My general interest in exercise began shortly after I graduated college as a way to set measurable, attainable goals and meet them. Running does this for me, but there are many other elements that go into it.
Letting off steam/anxiety: Running is a great way to clear my head by focusing less on my racing thoughts and more on my body. It provides a physical release and I am much more relaxed and de-stressed after a run. Yesterday, I felt anxious for most of the day. I was just sitting at home while the painters worked on my foyer and bathroom and I was extremely antsy. By the time they left and I was ready to go workout, I felt as if I didn't know what to do with myself. It was like I had to run.
Runner's High: Runner's high is very noticeable to me after about 5 or 6 miles. When I am at mile 3, I don't see how I am ever going to complete all the miles that I set out to run. But once that "high" sets in, I feel like I am just coasting along on autopilot. It's an empowering feeling and "high" is probably the best term for it. I feel like nothing else in the world matters, and that I am strong enough to handle anything.
Setting and attaining goals: I am a very driven, goal-oriented person so I thrive on setting goals and meeting them. As soon as one is accomplished, I am on to the next. It provides me with a "high" that makes me feel like I am living up to my full potential.
Feeling the music: Running helps me feel the music. If it weren't for my iPod or some other way of listening to music, I don't think I would enjoy running nearly as much, if at all. I used to be a dancer and my favorite thing about dance was how I "Felt" the music. I don't feel it as much with running because the movement is constant and not varied or expressive as it is with dance. But when the endorphins kick in and I am listening to a song I love, I feel a sense of being "in" the music. It's hard to top that sensation.
Weight control: I admit that one of the things I like about running is that it prevents me from gaining an excess of weight. I know that I am going to burn a significant amount of calories each day, so I feel freer to eat. On the other hand, I enjoy running so much, that I know I will give myself enough food and nourishment to fuel my runs.
It sometimes seems as if there is no problem that can't be made easier (at least for awhile) by running. While I am happy that I have found something I am so passionate about, at the same time, I am worried that I am too reliant on it for a sense of well-being. What if I got injured? What if I couldn't run anymore? When I had the flu for the first two weeks of this year, I couldn't run and I was an emotional and physical wreck. I would be devastated. I'm often worried about tripping and spraining an ankle, or hurting my back.
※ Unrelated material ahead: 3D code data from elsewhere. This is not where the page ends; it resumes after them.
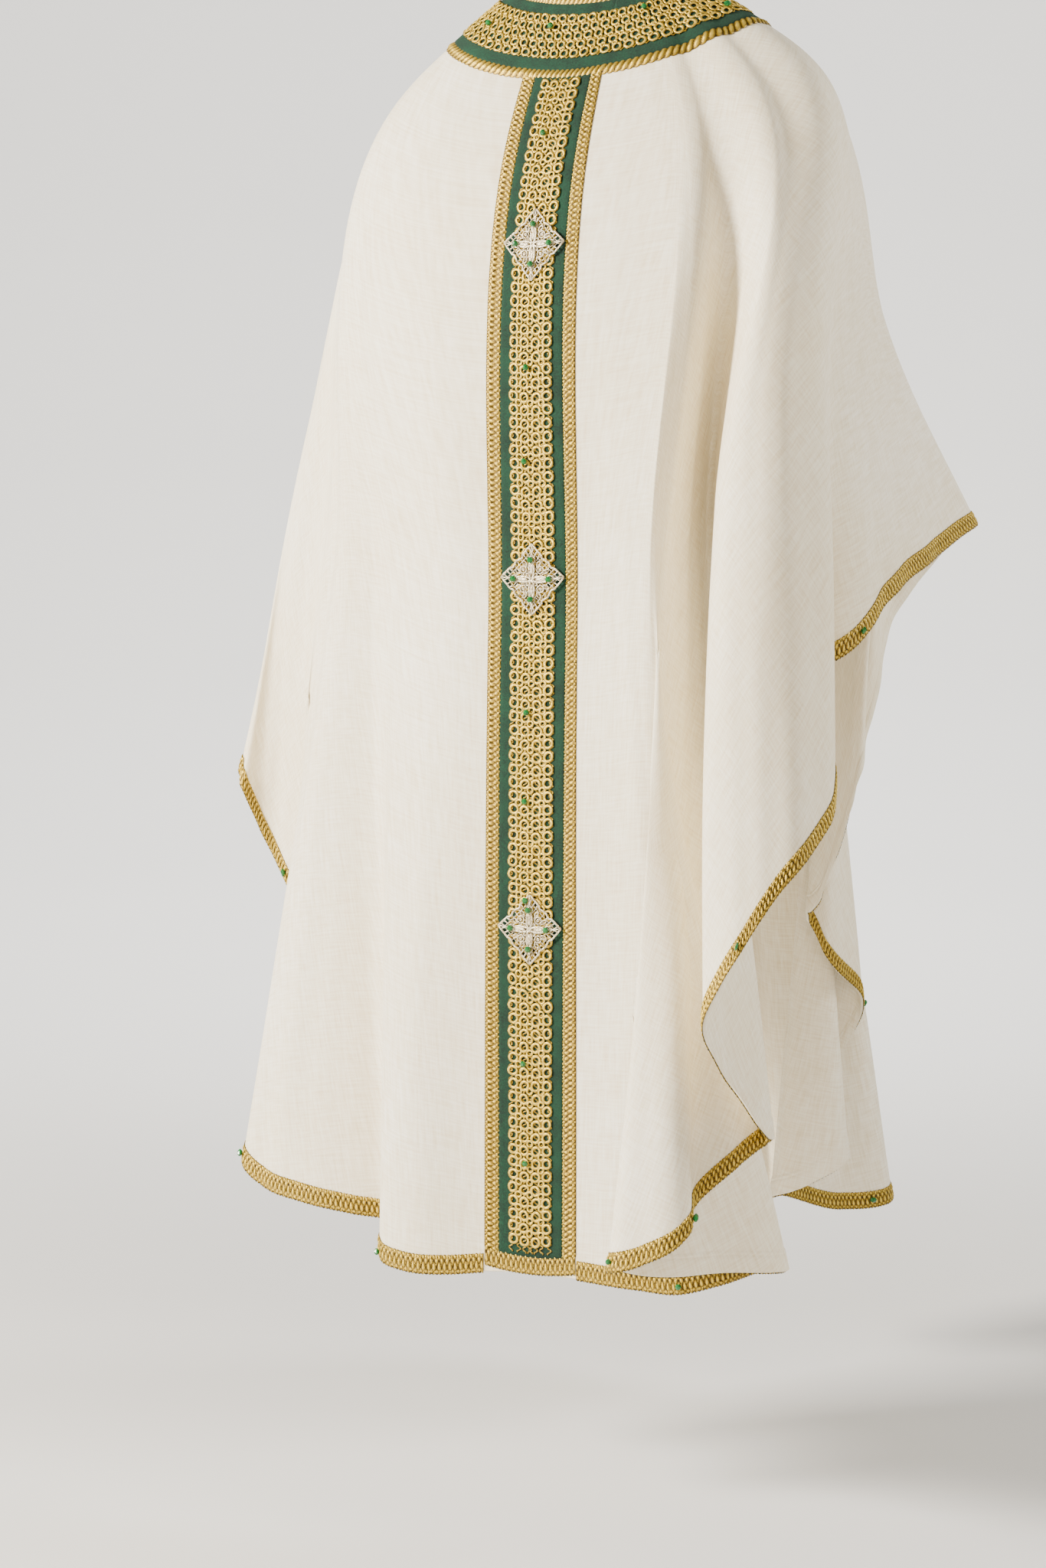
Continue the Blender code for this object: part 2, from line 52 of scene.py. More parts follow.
BACK_FOLDS = (
    ("left arm tip", -105, -8, 290, -120, -330, 280, -290, -535),
    ("left arm edge front", -102, -11, 312, -95, -345, 325, -230, -565),
    ("left arm edge middle", -99, -14, 326, -70, -365, 372, -150, -615),
    ("left arm edge back", -95.5, -17, 337, -40, -385, 405, -50, -695),
    ("left arm side", -92, -18, 343, -8, -405, 412, 25, -776),
    ("left arm back", -88, -18, 342, 8, -430, 392, 18, -842),
    ("left arm fold", -85, -18, 335, 15, -455, 368, 15, -888),
    ("left hollow top", -82, -18, 322, 18, -485, 332, 27, -936),
    ("left hollow", -79, -17, 310, 24, -515, 302, 50, -992),
    ("left hollow foot", -76, -15, 302, 38, -542, 316, 84, -1070),
    ("outer left ridge", -73, -11, 290, 48, -565, 362, 98, -1163),
    ("outer left face", -69, -8, 275, 66, -578, 330, 130, -1188),
    ("outer left middle", -65, -6, 262, 76, -585, 275, 132, -1200),
    ("outer left back", -61, -5, 245, 78, -590, 222, 122, -1209),
    ("left valley", -56, -5, 226, 76, -594, 180, 104, -1217),
    ("left valley side", -49, 0, 195, 98, -600, 168, 135, -1229),
    ("inner left ridge", -42, 4, 162, 124, -603, 167, 166, -1239),
    ("inner left face", -33, 4, 122, 140, -606, 137, 176, -1246),
    ("left of orphrey", -23, 2, 82, 146, -608, 86, 166, -1247),
    ("orphrey left", -11.4, 0, 50, 148, -609, 50.5, 156, -1243),
    ("centre back", 0, 0, 0, 148, -610, 0, 153, -1240),
    ("orphrey right", 11.4, 0, -50, 148, -606, -50.5, 153, -1240),
    ("right of orphrey", 21, 4, -81, 153, -597, -117, 159, -1241),
    ("under fold middle", 27, 8, -107, 159, -588, -162, 159, -1242),
    ("under fold side", 31.5, 9, -125, 161, -583, -192, 138, -1234),
    ("under fold turn", 33.5, 10, -133, 159, -581, -240, 69, -1225),
    ("inside face", 34.8, 10, -136, 157, -579, -206, 159, -1215),
    ("inside face end", 35.7, 10, -138, 154, -577, -160, 213, -1213),
    ("first fold edge", 36.6, 9, -140, 150, -575, -122, 235, -1207),
    ("first fold face", 38.4, 6, -142, 141, -568, -166, 241, -1195),
    ("first fold belly", 39.7, 3, -144, 123, -560, -200, 224, -1173),
    ("first fold dip", 41.3, -2, -143, 98, -551, -198, 196, -1144),
    ("first fold side", 43, -4, -143, 73, -540, -227, 171, -1111),
    ("deep valley", 45.6, -2, -149, 64, -526, -254, 140, -1085),
    ("deep valley side", 48.5, 8, -172, 103, -508, -236, 200, -1026),
    ("great fold edge", 51.5, 18, -193, 149, -486, -227, 243, -970),
    ("great fold face", 56.5, 16, -223, 167, -447, -267, 251, -893),
    ("great fold middle", 62, 2, -253, 152, -419, -301, 217, -828),
    ("great fold side", 70, 8, -269, 110, -398, -312, 161, -788),
    ("great fold back", 80, 6, -269, 59, -379, -296, 102, -740),
    ("arm hollow", 86, 0, -250, 24, -362, -256, 66, -687),
    ("arm hollow turn", 90, -2, -242, 6, -350, -236, 48, -659),
    ("arm fold", 92, 0, -245, -3, -344, -241, 23, -647),
    ("right arm back", 95, 0, -249, -13, -337, -259, 11, -639),
    ("right arm side", 98, -2, -255, -41, -323, -277, -68, -586),
    ("right arm edge", 102, -4, -257, -72, -312, -284, -180, -545),
    ("right arm tip", 105, -6, -258, -102, -310, -280, -290, -517),
)
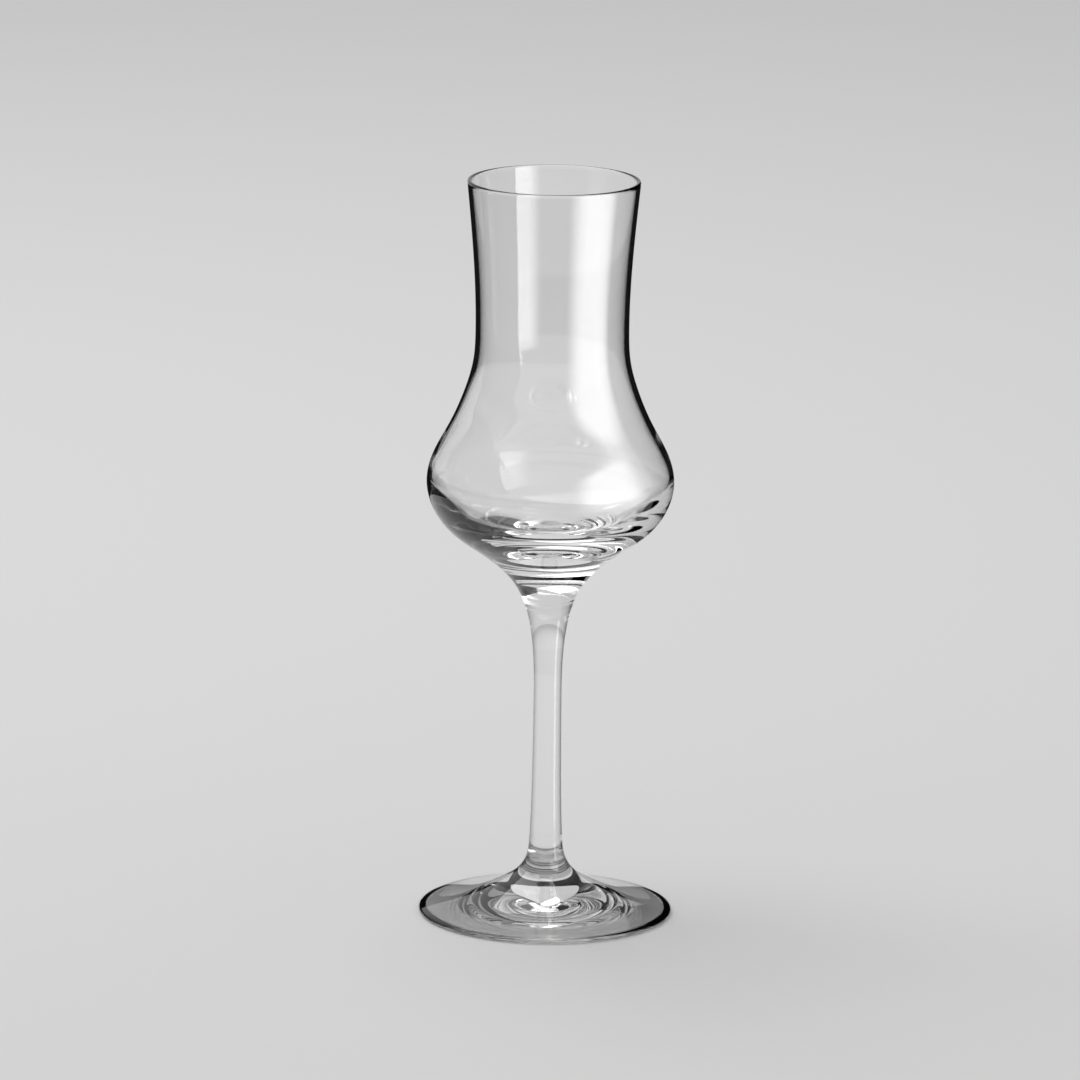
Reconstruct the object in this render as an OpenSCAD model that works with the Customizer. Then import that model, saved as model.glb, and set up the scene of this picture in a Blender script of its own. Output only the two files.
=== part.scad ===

When the painters were here, I was worried that inhaling the paint fumes would affect my performance. It would only take one second-- one small thing to injure me so that I couldn't run. And then what would I do? Would I still be motivated to eat healthy? Would I be anxious and/or depressed? What would I do when I automatically wake up at 4:30am (naturally, without an alarm)?
I know I'm not a professional runner and that there is much more to my life than this. But it's something I do almost everyday and I think about it a great deal. I'm always thinking about my next run, my next race, my goal pace and time, what running gear I need to buy, etc. It's fun, but it's on the verge of obsessive.
However, I have heard that many runners have this mentality. So maybe I'm not that crazy after all! In order to commit yourself to training for a marathon or just running everyday, you need to incorporate it into your lifestyle and your thought processes.
Maybe because with running, it's just me, and no one else. With my career, my romantic relationships, and almost everything else, there are always other people. And I find it hard to stay fully connected to myself. As I learn more about myself and become stronger in my self-awareness, maybe this won't be the case. But for now, I need something to hold onto that doesn't involve or depend on other people. Not to say I don't like other people and that I am an introvert-- in fact I consider myself very much of an extrovert. But running is something that is mine and mine alone.
That said, I polished off 12 miles on the W&OD trail this morning. The weather was beautiful and my run was strong. I only stopped to walk for about 30 seconds, so I feel very prepared for the half marathon in three weeks. I had put 15 new songs into my iPod Shuffle (which holds 250 songs) and I must have scrolled through every song on there before I even got to one of the new songs! I finished to Home by Live, a song off of their latest CD. The CD isn't all that great, but that song is amazing and I sprinted the last half mile to it.